Mechanical systems use fans to control smoke movement.
Passive systems use smoke barriers to limit is movement, which don’t consume power.
One of the most important requirements for a smoke control system is keeping elevator shafts and staircases clear. These areas are used to evacuate the building, and smoke accumulation can make escaping more difficult for occupants.
Smoke and heat vents are covered in a dedicated code section (BC 910).
Fire Command Center
Code Section: BC911
A fire command center is required in various occupancy classifications, including high-rise constructions. The fire command center is a centralized location that displays the status of various fire protection systems, such as detection equipment, alarms, communication systems and controls. It also provides manual control for many of these systems.
The fire command center must be accessible. The NYC Building Code requires it to be installed in the lobby of buildings, on the main entrance floor, and near the FDNY designated response point. The main components required are:
Fire alarm controls
Auxiliary Radio Communication System (ARCS) control panel
Smoke control system panel
Post-fire smoke purge system control panel
FDNY telephone system
Public address system
Manual release for automatically-closing doors
Fire Department Connections
Code Section: BC912
As implied by their name, fire department connections are used by the FDNY for hoses and pumping equipment. They must be located where they don’t obstruct firefighting operations, while providing optimal coverage - the code requires at least one connection for every 300 feet of exterior wall length (note that exceptions and special cases apply).
Code Section: BC913
As you might guess from their name, fire pumps are used to establish a reliable water supply for all fire protection systems that require it. If a fire pump is used with the sole purpose of supplying water for a fire sprinkler system, it is considered a sprinkler booster pump.
Note that fire pumps are normally powered by electricity. NYC codes provide a list of requirements for the backup power systems for fire pumps, ensuring their operation even if the electric service is interrupted during an emergency.
Fire pumps are expensive, but they are not mandatory for all fire protection systems. With smart design decisions, it may be possible to avoid their use completely while still having a code-compliant system.
Post-Fire Smoke Purge
Code Section: BC916
As previously stated, smoke hinders visibility and is extremely dangerous when inhaled. Clearing the smoke in a building is important to resume building operation as soon as possible once a fire is extinguished. This is precisely what post-fire smoke purge systems do: eliminating smoke quickly after a fire incident.

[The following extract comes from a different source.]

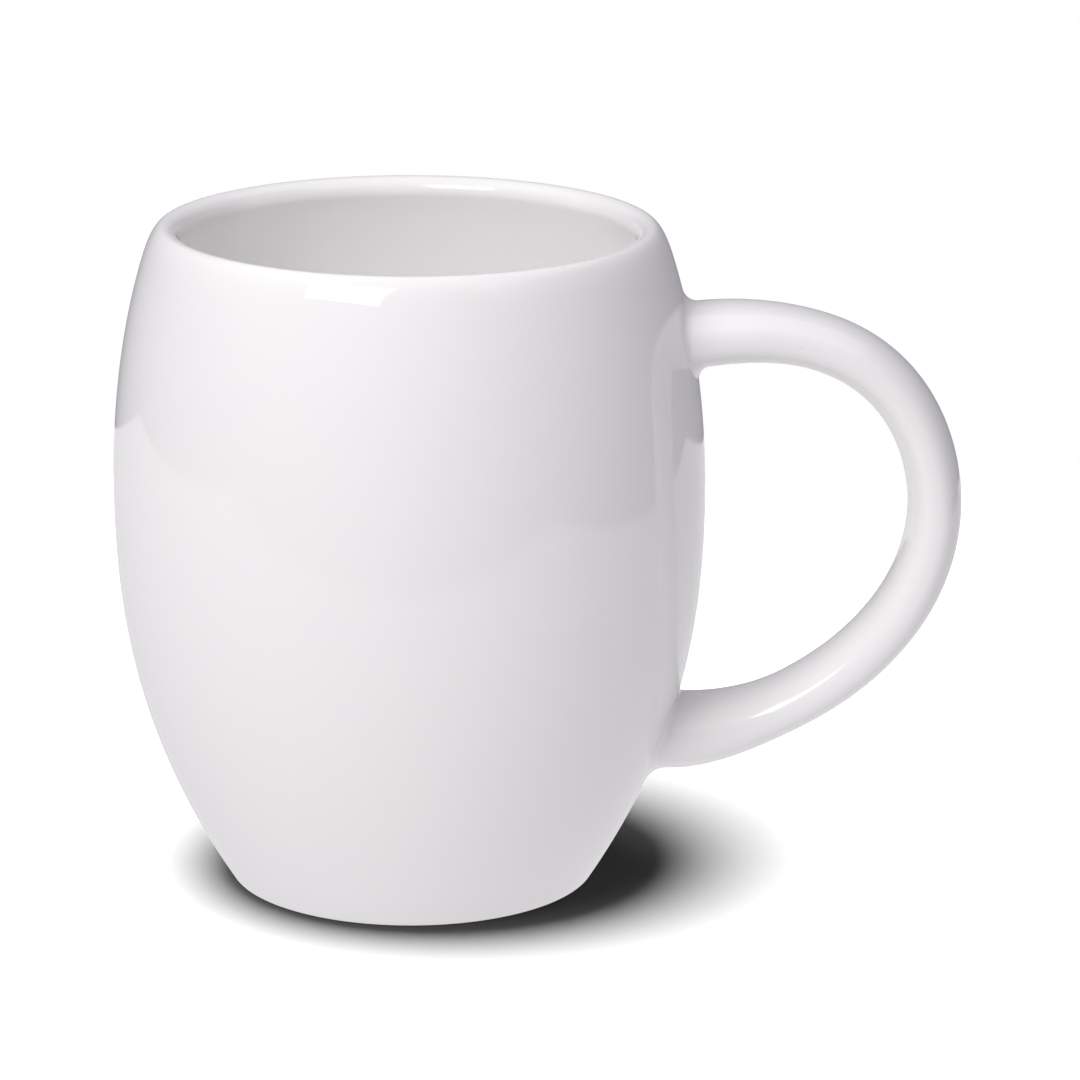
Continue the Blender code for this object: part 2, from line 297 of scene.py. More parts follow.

Since post-fire smoke purge systems operate after a fire, they are not classified as life safety systems. Nevertheless, their use is mandatory in all occupancy groups indicated by the code.
Auxiliary Radio Communication System (ARCS)
Code Section: BC917
An ARCS is a communication system used by firefighters, which meets the following conditions:
Exclusive radio frequencies for the FDNY, to prevent interference
Independent from the electrical and communication systems in the building
An ARCS is mandatory in all new commercial constructions exceeding 75 feet, and new residential constructions exceeding 125 feet. It must provide optimal building coverage, providing a reliable communication system for firefighters anywhere inside the building.
Fire protection requirements in NYC are very demanding, and the associated equipment is expensive. However, you can optimize cost while ensuring code compliance by working with qualified design professionals from the design phase. Lower costs do not necessarily mean reduced fire protection.